Many people come to therapy because their relationships are suffering. And so they are. It can be a mum who has depression that prevents her from being a partner she wants to be. A dad whose means of expressing anger and frustration has built walls between him and his children. Or a young lad who has gone addicted to alcohol or drugs, causing him to be alienated from his friends and family.
Therapy comes in many forms and has been proven effective in helping people deal with varying relationship problems. It can lead to remarkable benefits that are experienced not only by the person who suffers but also the people close to them.

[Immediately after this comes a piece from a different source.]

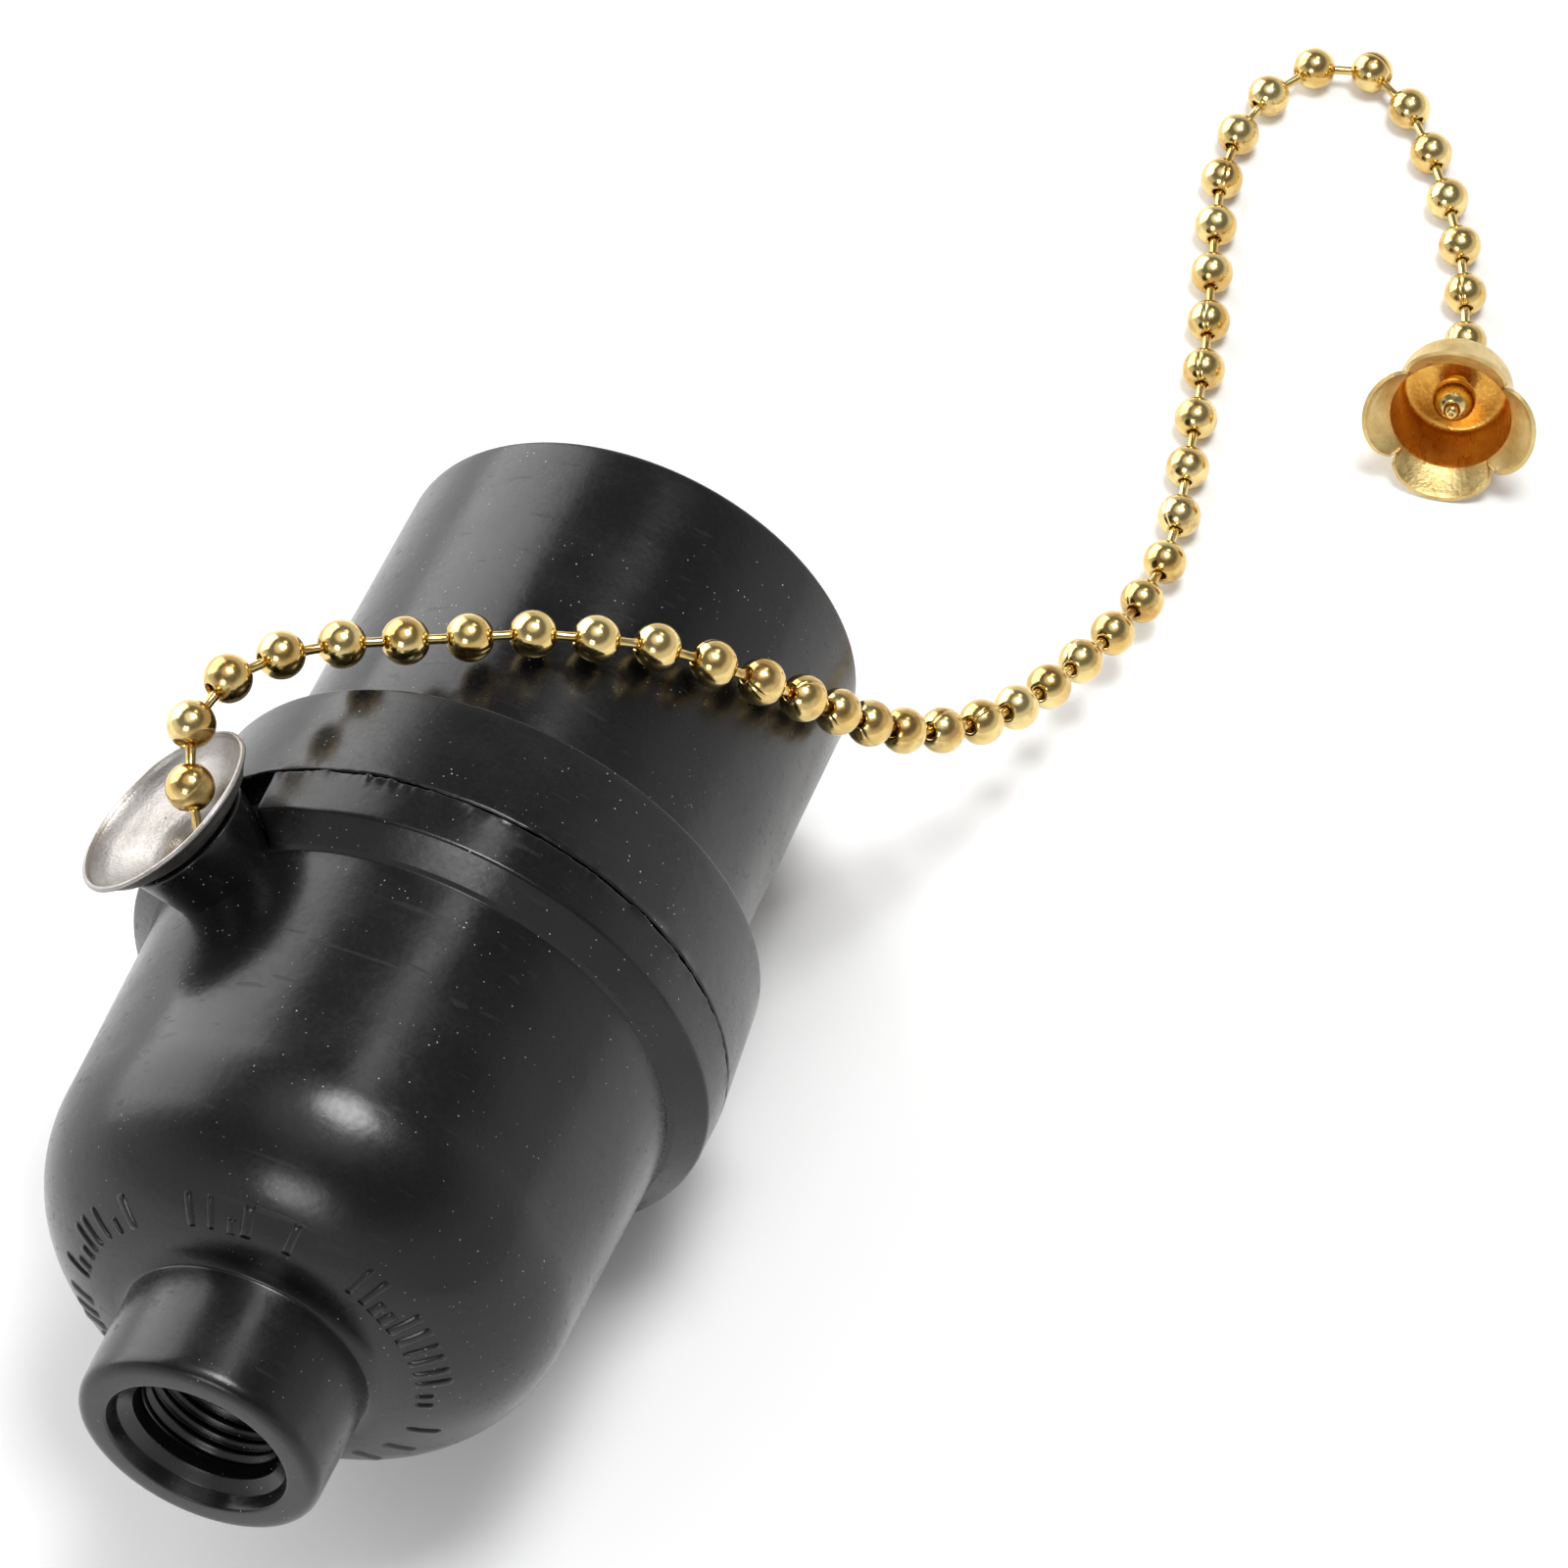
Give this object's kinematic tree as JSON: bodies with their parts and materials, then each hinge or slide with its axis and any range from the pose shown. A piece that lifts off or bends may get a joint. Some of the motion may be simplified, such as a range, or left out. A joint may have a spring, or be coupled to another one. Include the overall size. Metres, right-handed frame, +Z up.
{
  "type": "pull chain lampholder",
  "caption": "Black phenolic screw-base lamp socket with a pull-chain switch, flared metal chain eyelet, brass bead chain and four-petalled bell",
  "frame": {"origin": "on the surface that the socket lies on, under the middle of the box round the socket with its chain guide, without the free chain and bell", "axes": "+Z up; +Y along the level direction of the socket's own axis, from the threaded neck to the open rim; the rim end lies 5.5 degrees lower than the neck end"},
  "size_m": [0.0763, 0.1586, 0.0441],
  "materials": {
    "black_phenolic": "semi-gloss moulded black phenolic, dusty, with fine scratches",
    "brown_phenolic": "matt brown moulded phenolic",
    "white_nylon": "off-white moulded nylon",
    "brass": "polished brass, satin outside the bell",
    "satin_aluminium": "satin spun aluminium",
    "plated_steel": "zinc-plated steel",
    "spring_bronze": "rolled phosphor bronze strip"
  },
  "bodies": {
    "socket": {"assembly_screw_1": "plated_steel", "assembly_screw_2": "plated_steel", "axle": "plated_steel", "base_plate": "brown_phenolic", "cap": "black_phenolic", "chain_guide": "black_phenolic", "cheek_line_side": "brown_phenolic", "cheek_neutral_side": "brown_phenolic", "contact_rivet": "brass", "deck": "brown_phenolic", "detent_spring": "spring_bronze", "free_chain": "brass", "guide_dish": "satin_aluminium", "lamp_leaf": "spring_bronze", "line_terminal": "brass", "line_terminal_screw": "brass", "neutral_terminal": "plated_steel", "neutral_terminal_screw": "plated_steel", "outer_shell": "black_phenolic", "return_spring": "plated_steel", "screw_shell": "satin_aluminium", "shell_rivet_1": "brass", "shell_rivet_2": "brass"},
    "pull_chain": {"inner_chain": "brass"},
    "drum": {"chain_drum": "white_nylon", "drum_chain": "brass", "drive_pawl": "plated_steel"},
    "rotor": {"rotor": "white_nylon", "ratchet_wheel": "plated_steel", "rotor_contact": "spring_bronze"},
    "tongue": {"centre_contact": "spring_bronze"},
    "bell_bead": {"bell_bead": "brass"},
    "bell": {"bell": "brass"}
  },
  "joints": [
    {"name": "pull", "type": "slide", "parent": "socket", "child": "pull_chain", "axis": [-0.6845, 0.0704, 0.7256], "range_m": [0, 0.008], "stiffness_N_per_m": 60, "deforming": ["free_chain"]},
    {"name": "drum_turn", "type": "hinge", "parent": "socket", "child": "drum", "pos_m": [0.0003, -0.0092, 0.02213], "axis": [0.729, 0.0661, 0.6814], "range_deg": [0, 90]},
    {"name": "rotor_turn", "type": "hinge", "parent": "socket", "child": "rotor", "pos_m": [0.0003, -0.0092, 0.02213], "axis": [0.729, 0.0661, 0.6814], "range_deg": [0, 90]},
    {"name": "tongue_flex", "type": "hinge", "parent": "socket", "child": "tongue", "pos_m": [0.00441, 0.00919, 0.01595], "axis": [0.729, 0.0661, 0.6814], "range_deg": [0, 7], "stiffness_Nm_per_rad": 0.004},
    {"name": "bell_tilt", "type": "hinge", "parent": "socket", "child": "bell_bead", "pos_m": [0.0466, 0.0949, 0.0017], "axis": [-0.9877, -0.1564, 0], "range_deg": [0, 30]},
    {"name": "bell_spin", "type": "hinge", "parent": "bell_bead", "child": "bell", "pos_m": [0.0466, 0.0949, 0.0017], "axis": [0.1461, -0.9223, 0.3578], "continuous": true}
  ],
  "couplings": [
    {"joint": "drum_turn", "follows": "pull", "rad_per_m": 196},
    {"joint": "rotor_turn", "follows": "pull", "rad_per_m": 196}
  ]
}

So what, in particular, are the amazing things therapy can do to your relationship? Check these out:
First, it makes you feel better. Mental illnesses such as depression and anxiety take away one’s natural optimism, energy and ability to communicate with others. It kills someone’s enthusiasm, motivation, sex drive, and even the will to do simple things such as one’s daily routines. Therapy provides a great venue for the treatment of these mental illnesses, allowing a person to feel substantially better and able to function more effectively.
Better sleep. Many people fail to acknowledge the importance of sleep in their everyday life as well as in their relationships. Research shows that lack of sleep makes someone cranky and impatient which are absolutely not good for our relationships. Treating it through therapy like CBT promotes better sleep which leads to a calmer mind, less stress, and better mood - the ingredients to a healthy and happy relationship.
Reduced anxiety. When we are overwhelmed with anxiety, we are not our best selves. So it isn’t really surprising to know that anxiety can take a huge toll in our relationships. For instance, generalised anxiety disorder often leads to tension and irritability, causing conflicts between partners. Therapy allows a person to understand the root cause of their anxiety, what triggers it, and how to handle it. The relief that follows from a successful treatment extends greater harmony in one’s relationship.
Greater presence. Sometimes, people complain of their partners not being there for them or not understanding or feeling them. Presence has such a valuable role in any kind of relationship and is the foundation of a deeper connection. Whether its anxiety, distractions, or inability to communicate and express, bringing our full attention to someone may not be easy for most situations. If you are having difficult practising mindfulness in your personal and social relationships, undergoing mindfulness-based therapies can greatly help. It has been shown in multiple studies to elevate one’s ability to attend to the person we’re with.
Healthier lifestyle. With a healthy body comes a healthy mind. Many relationships suffer because a person is addicted to alcohol or drugs, or are consumed by negative habits. Certain therapies are designed to specifically target thoughts and behaviours that make people want to stick to unhealthy habits. They also give greater chances of recovering from addiction.